## DATA SEGMENT
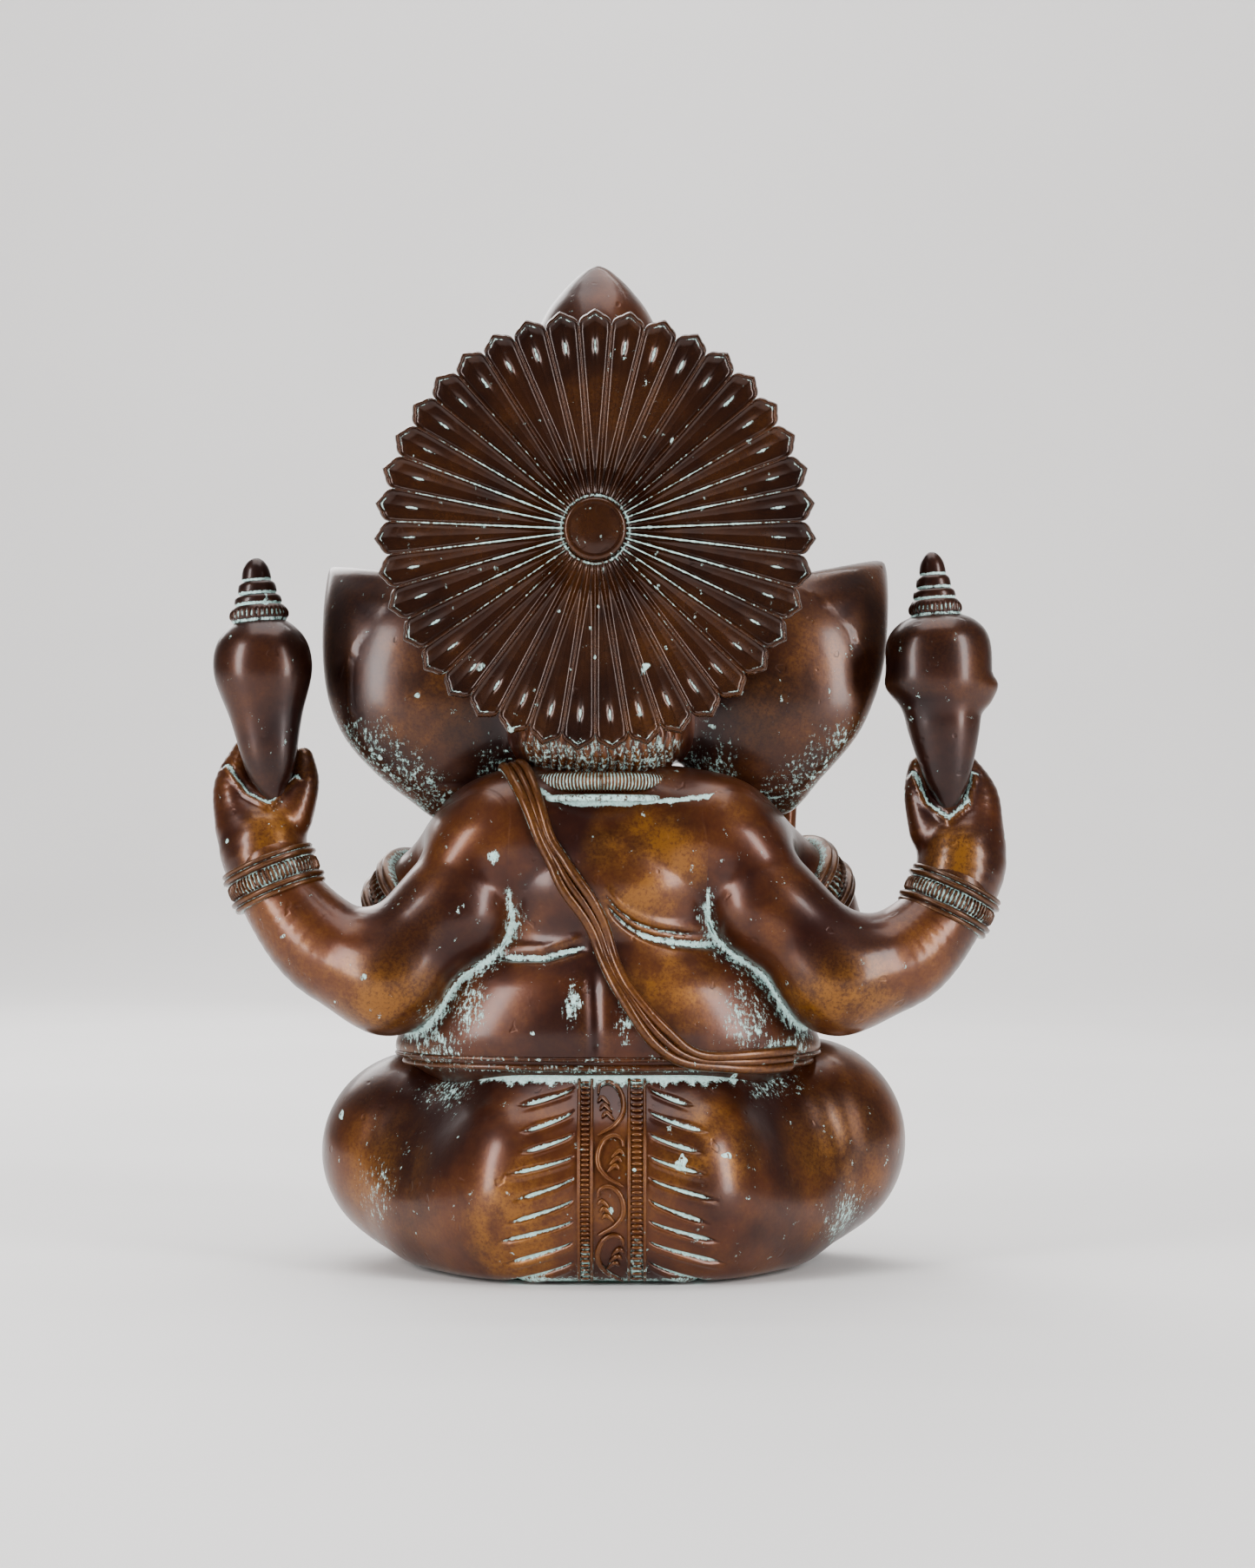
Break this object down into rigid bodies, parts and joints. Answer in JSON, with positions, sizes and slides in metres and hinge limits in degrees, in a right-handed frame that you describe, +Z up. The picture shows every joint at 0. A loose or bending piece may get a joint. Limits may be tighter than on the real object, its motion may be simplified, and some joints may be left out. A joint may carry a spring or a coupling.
{
  "type": "ganesha idol",
  "caption": "Seated elephant-headed devotional figure in dark cast bronze, its raised rear hands holding conches, with a petalled halo disc on its crown.",
  "frame": {"origin": "centre of the felt pad's underside, on the surface that the figure stands on", "axes": "+Z up; the figure faces -Y, so +Y is its back; +X is its own left side"},
  "size_m": [0.2199, 0.1354, 0.28],
  "materials": {
    "dark_bronze": "dark brown patina with an amber sheen, lacquered, verdigris in the grooves",
    "worn_bronze": "brown patina worn to ochre on the high edges, lacquered",
    "raw_brass": "dull unpolished brass",
    "felt": "dark green felt"
  },
  "bodies": {
    "root": {"seat_casting": "dark_bronze", "torso_casting": "dark_bronze", "head_casting": "dark_bronze", "trunk": "dark_bronze", "crown": "dark_bronze", "crown_finial": "dark_bronze", "halo_spacer": "dark_bronze", "ear_left": "dark_bronze", "ear_right": "dark_bronze", "rear_arm_left": "dark_bronze", "rear_arm_right": "dark_bronze", "rear_hand_left": "dark_bronze", "rear_hand_right": "dark_bronze", "conch_left": "dark_bronze", "conch_right": "dark_bronze", "front_arm_left": "dark_bronze", "front_arm_right": "dark_bronze", "front_hand_left": "dark_bronze", "front_hand_right": "dark_bronze", "tusk_whole": "worn_bronze", "tusk_broken": "worn_bronze", "halo_disc": "worn_bronze", "halo_screw": "worn_bronze", "rear_bangle_left": "worn_bronze", "rear_bangle_right": "worn_bronze", "front_bangle_left": "worn_bronze", "front_bangle_right": "worn_bronze", "armlet_left": "worn_bronze", "armlet_right": "worn_bronze", "anklet_left": "worn_bronze", "anklet_right": "worn_bronze", "sweet_bowl": "worn_bronze", "sweets": "worn_bronze", "collar": "worn_bronze", "sacred_thread_back": "worn_bronze", "sacred_thread_front": "worn_bronze", "waist_band": "worn_bronze", "halo_nut": "raw_brass", "base_plate": "raw_brass", "base_screw_1": "raw_brass", "base_screw_2": "raw_brass", "base_screw_3": "raw_brass", "base_screw_4": "raw_brass", "felt_pad": "felt"}
  },
  "joints": []
}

## DIRECTION
Reproduce the material verbatim, line by line.

## FULL OUTPUT
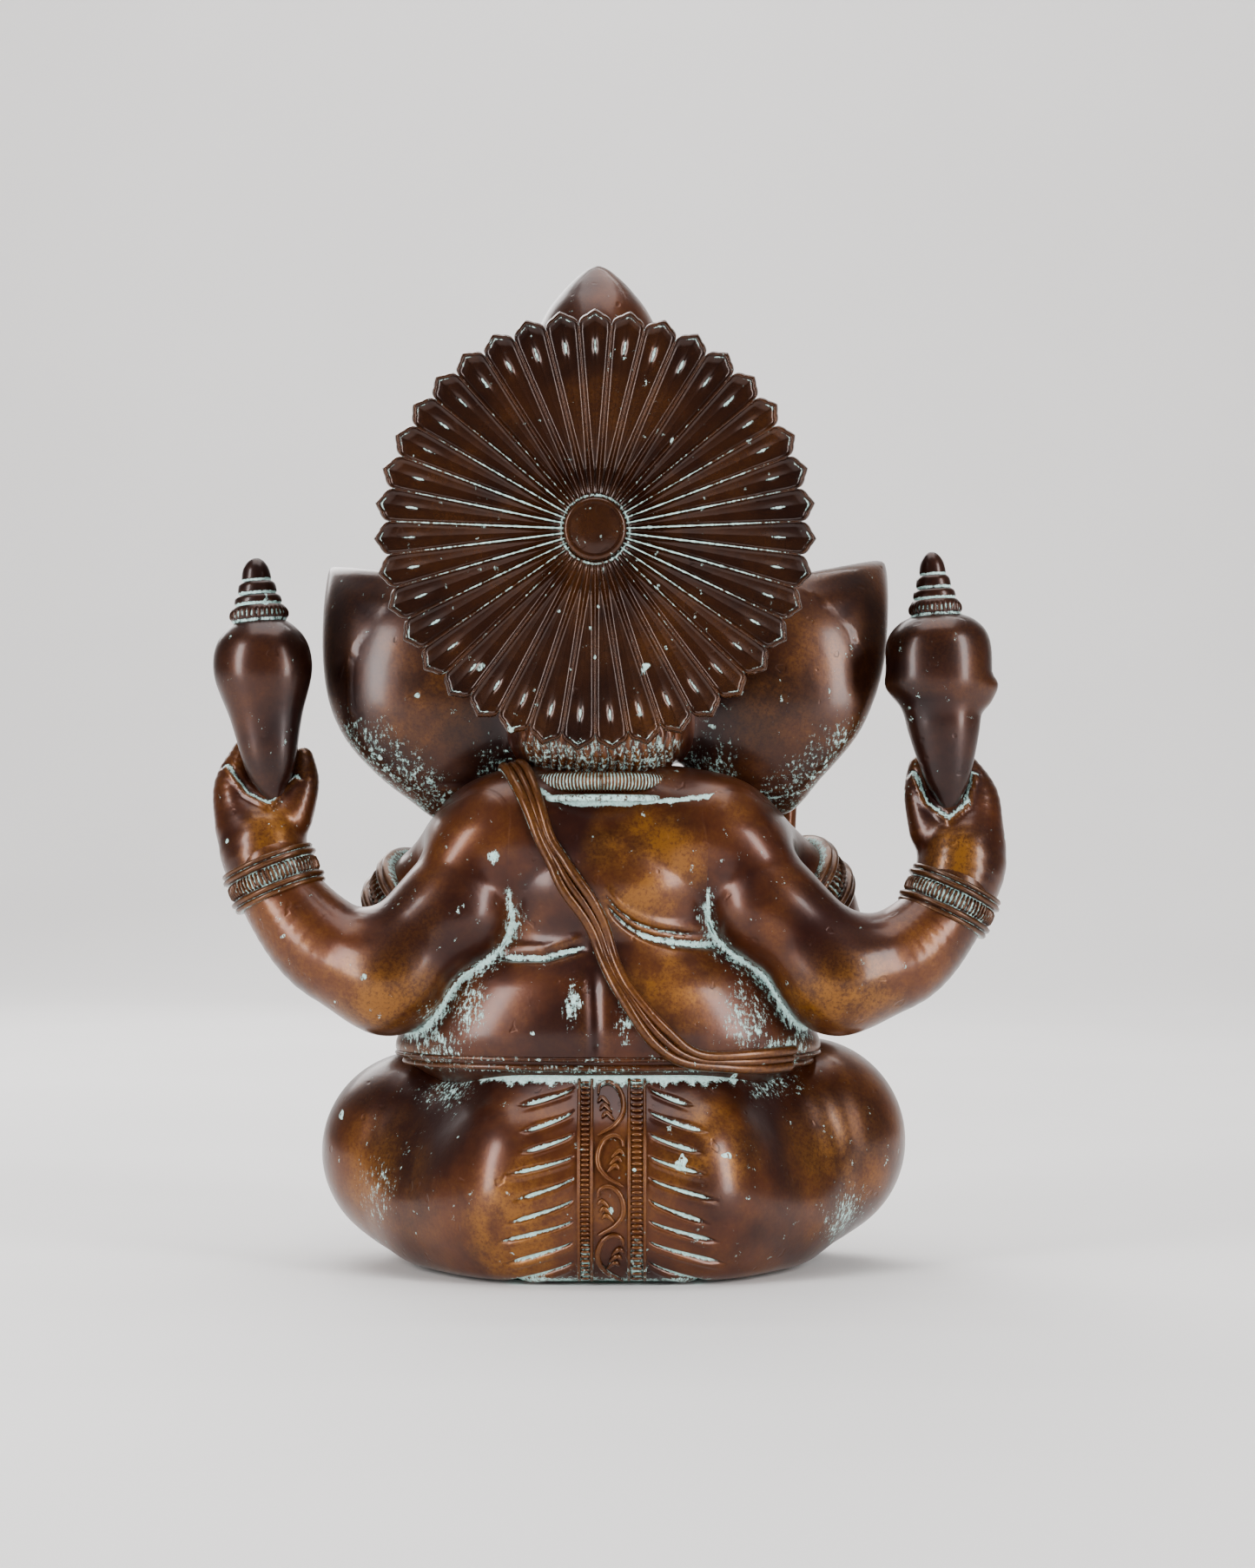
Break this object down into rigid bodies, parts and joints. Answer in JSON, with positions, sizes and slides in metres and hinge limits in degrees, in a right-handed frame that you describe, +Z up. The picture shows every joint at 0. A loose or bending piece may get a joint. Limits may be tighter than on the real object, its motion may be simplified, and some joints may be left out. A joint may carry a spring or a coupling.
{
  "type": "ganesha idol",
  "caption": "Seated elephant-headed devotional figure in dark cast bronze, its raised rear hands holding conches, with a petalled halo disc on its crown.",
  "frame": {"origin": "centre of the felt pad's underside, on the surface that the figure stands on", "axes": "+Z up; the figure faces -Y, so +Y is its back; +X is its own left side"},
  "size_m": [0.2199, 0.1354, 0.28],
  "materials": {
    "dark_bronze": "dark brown patina with an amber sheen, lacquered, verdigris in the grooves",
    "worn_bronze": "brown patina worn to ochre on the high edges, lacquered",
    "raw_brass": "dull unpolished brass",
    "felt": "dark green felt"
  },
  "bodies": {
    "root": {"seat_casting": "dark_bronze", "torso_casting": "dark_bronze", "head_casting": "dark_bronze", "trunk": "dark_bronze", "crown": "dark_bronze", "crown_finial": "dark_bronze", "halo_spacer": "dark_bronze", "ear_left": "dark_bronze", "ear_right": "dark_bronze", "rear_arm_left": "dark_bronze", "rear_arm_right": "dark_bronze", "rear_hand_left": "dark_bronze", "rear_hand_right": "dark_bronze", "conch_left": "dark_bronze", "conch_right": "dark_bronze", "front_arm_left": "dark_bronze", "front_arm_right": "dark_bronze", "front_hand_left": "dark_bronze", "front_hand_right": "dark_bronze", "tusk_whole": "worn_bronze", "tusk_broken": "worn_bronze", "halo_disc": "worn_bronze", "halo_screw": "worn_bronze", "rear_bangle_left": "worn_bronze", "rear_bangle_right": "worn_bronze", "front_bangle_left": "worn_bronze", "front_bangle_right": "worn_bronze", "armlet_left": "worn_bronze", "armlet_right": "worn_bronze", "anklet_left": "worn_bronze", "anklet_right": "worn_bronze", "sweet_bowl": "worn_bronze", "sweets": "worn_bronze", "collar": "worn_bronze", "sacred_thread_back": "worn_bronze", "sacred_thread_front": "worn_bronze", "waist_band": "worn_bronze", "halo_nut": "raw_brass", "base_plate": "raw_brass", "base_screw_1": "raw_brass", "base_screw_2": "raw_brass", "base_screw_3": "raw_brass", "base_screw_4": "raw_brass", "felt_pad": "felt"}
  },
  "joints": []
}